2,520 milliards de FCFA de tous les espoirs
Malheureusement, les employés disent ne rien voir luire à l’horizon. Même pas une simple promesse. C’est dire qu’il est en villégiature dans sa ville natale avec femme et enfants, se la coulant douce aux frais l’entreprise, abandonnant son poste et sa résidence officielle de fonction de Douala qui avait été réaménagé au lendemain de sa prise de fonction à «70 millions de FCFA». A contrario, ils sont pris dans une spirale visant à les embarquer dans une nouvelle campagne de production dans la perspective de la prochaine du travail. C’est pourquoi, on pouvait lire écrit en gros caractère sur le portail : «Pas de 1er mai sans nos salaires. Trop c’est trop !» Les autorités sécuritaires descendues sur les lieux en l’absence du Sous-Préfet de l’Arrondissement de Douala 5è qui avait joué au médiateur lors du mouvement d’humeur du 15 mars 2024 ont essayé de jouer à l’apaisement en tenant une réunion avec les Délégués du personnel, le Directeur Administratif et Financier (DAF), et le Directeur des Ressources Humaines (DRH). Il en est ressorti que le DG a été joint au téléphone pour donner sa position.

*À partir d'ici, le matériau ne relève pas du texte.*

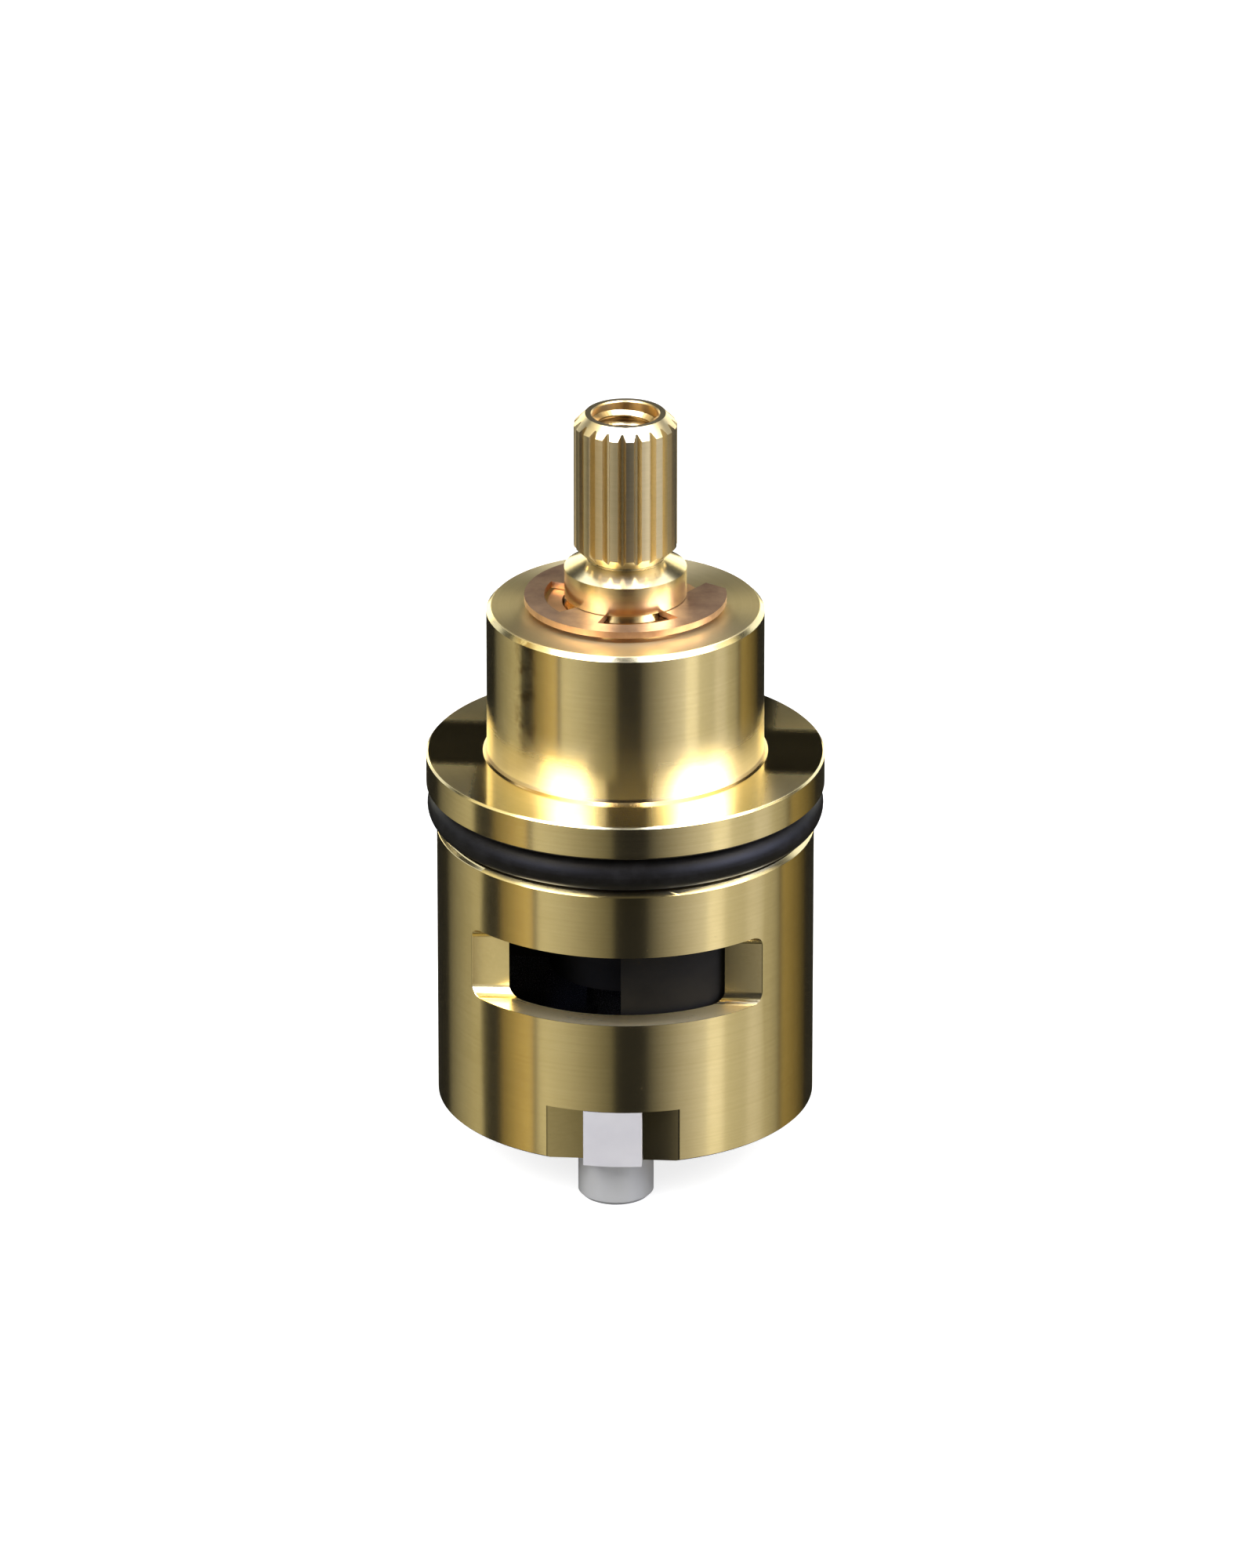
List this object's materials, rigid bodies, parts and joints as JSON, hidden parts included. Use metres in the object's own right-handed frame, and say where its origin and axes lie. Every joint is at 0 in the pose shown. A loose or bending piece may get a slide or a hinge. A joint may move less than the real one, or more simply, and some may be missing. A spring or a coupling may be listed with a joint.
{
  "type": "faucet cartridge",
  "caption": "Quarter-turn ceramic-disc faucet cartridge: turned brass body with milled side windows, a sealing ring, a splined stem and a plastic locating base.",
  "frame": {"origin": "axis of the cartridge at the bottom rim of the brass body, where the lower barrel ends", "axes": "+Z runs along the axis towards the splined end of the stem; -Y points to the base tab and the locating peg"},
  "size_m": [0.03, 0.03, 0.0592],
  "materials": {
    "brass_housing": "turned, bright",
    "brass_stem": "turned, bright",
    "bronze_ring": "stamped phosphor bronze, satin",
    "bronze_washer": "stamped phosphor bronze, satin",
    "rubber_black": "moulded, matt",
    "plastic_thrust": "moulded acetal",
    "plastic_driver": "moulded, dark brown",
    "ceramic_disc": "lapped black ceramic",
    "plastic_base": "moulded white acetal"
  },
  "bodies": {
    "body": {"housing": "brass_housing", "body_o_ring": "rubber_black", "stem_washer": "bronze_washer", "thrust_washer": "plastic_thrust", "fixed_disc": "ceramic_disc", "disc_gasket": "rubber_black", "base": "plastic_base", "base_seal": "rubber_black"},
    "spindle": {"stem": "brass_stem", "stem_clip": "bronze_ring", "stem_o_ring_upper": "rubber_black", "stem_o_ring_lower": "rubber_black", "driver": "plastic_driver", "turning_disc": "ceramic_disc"}
  },
  "joints": [
    {"name": "stem_turn", "type": "hinge", "parent": "body", "child": "spindle", "pos_m": [0, 0, 0.03], "axis": [0, 0, 1], "range_deg": [-45, 45]}
  ]
}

Le DG, Edouard Abada Ebah a dit être en train de bousculer pour l’Arrêté conjoint MINEPAT-MINFI signé le 28 mars 2024 portant cahier des charges des activités financées par le chapitre 93 : réhabilité/restructuration sur la base d’un contrat de performance entre l’Etat et certaines entreprises ou institutions publiques au titre de l’exercice 2024 aboutissement au déblocage de la somme de 2,520 milliards de FCFA destiné à la restructuration financière et technique de la CICAM. Placé sous la conduite du Ministère des Mines de l’Industrie et du Développement Technologique (MINIDT), cet apport financier est destiné à : - l’apurement de la dette sociale (salaires, CNPS,…) d’un montant de 1,660 milliards de FCFA ; - l’apurement des créances bloquantes d’un montant de 320 millions de FCFA ; et de l’acquisition des pièces de recharge pour faire redémarrer les usines d’un montant de 550 millions de FCFA. Au sortir de cette concertation, les délégués du personnel sont allés porter le message aux employés en leur demandant d’accorder un mois de sursis au DG pour lui permettre de finaliser avec cette diligence. «A la suite des échanges que nous avions eu, nous sommes venus vous demander de donner un mois à la Direction générale pour nous apporter des solutions concrètes à cette situation de crise que nous traversons », a annoncé Thomas William Engo, l’Administrateur-Délégué du personnel.
Un mois de sursis pas plus accordé au DG
Une proposition qui a divisé le personnel. Entre les radicaux qui refusaient toute forme de conciliation autre que l’annonce d’un paiement de leurs arriérés de salaires et les modérés qui estimaient que s’ils ont supporté treize (13) mois, ce n’est pas un mois de plus qui sera tuant. A condition que cela s’accompagne avec l’arrêt complet de travail. Parce qu’ils s’y voient une manière de leur amadouer pour la campagne de production du 1er mai et après se retrouver dans les mêmes travers. «Il serait de bon ton pour nous de lui donner un mois parce qu’il nous a dit qu’il a une réunion ce matin au Trésor pour qu’on vire cet argent. Sachant que cet arrêté a été signé le 28 mars 2024, nous voulons lui donner du temps et nous vous supplions, de lui accorder un mois pas plus», a fortement plaidé Thomas William Engo. Et de poursuivre : «Nous avions déjà beaucoup donné. Il faut essayer de prendre quelqu’un à son propre piège».
Rappelons que quatre jours plus tôt le personnel a perçu un appoint financier comme l’avait promis le DG au Sous-préfet lors du mouvement d’humeur du 15 mars dernier. Un appoint financier qui résulterait des états financier de la campagne de production et de commercialisation du 8 mars 2024 qui s’est déroulée avec un succès remarquable avec tout le stock vendu. «L’argent perçu jeudi dernier étaient une avance des arriérés de 2024. L’Etat camerounais a déjà pris en charge avril 2024 jusqu’à aujourd’hui.». On se rappelle aussi que le délégué du personnel, Joseph Pascal Epoh Bilé avait mis en garde la Direction générale et les autorités administratives. Indiquant que, si à la suite des états financiers de la campagne du 8 mars 2024 que le DG disait être en train d’effectuer, aucune retombée financière conséquente n’était redistribuée au personnel, il reprendrait ce débrayage sans préavis. La condition de misérabilisme ambiant dans laquelle le personnel est plongée avec un tableau sombre fait de manque de ration alimentaire, impayés de location, impayés des factures d’eau et d’électricité, incapacité de payer les soins de santé, des familles désagrégées, des familles jetées dans la rue, des enfants exclus pour non-paiement des frais de scolarité,… ne peut pas permettre une autre forme de revendication que cela.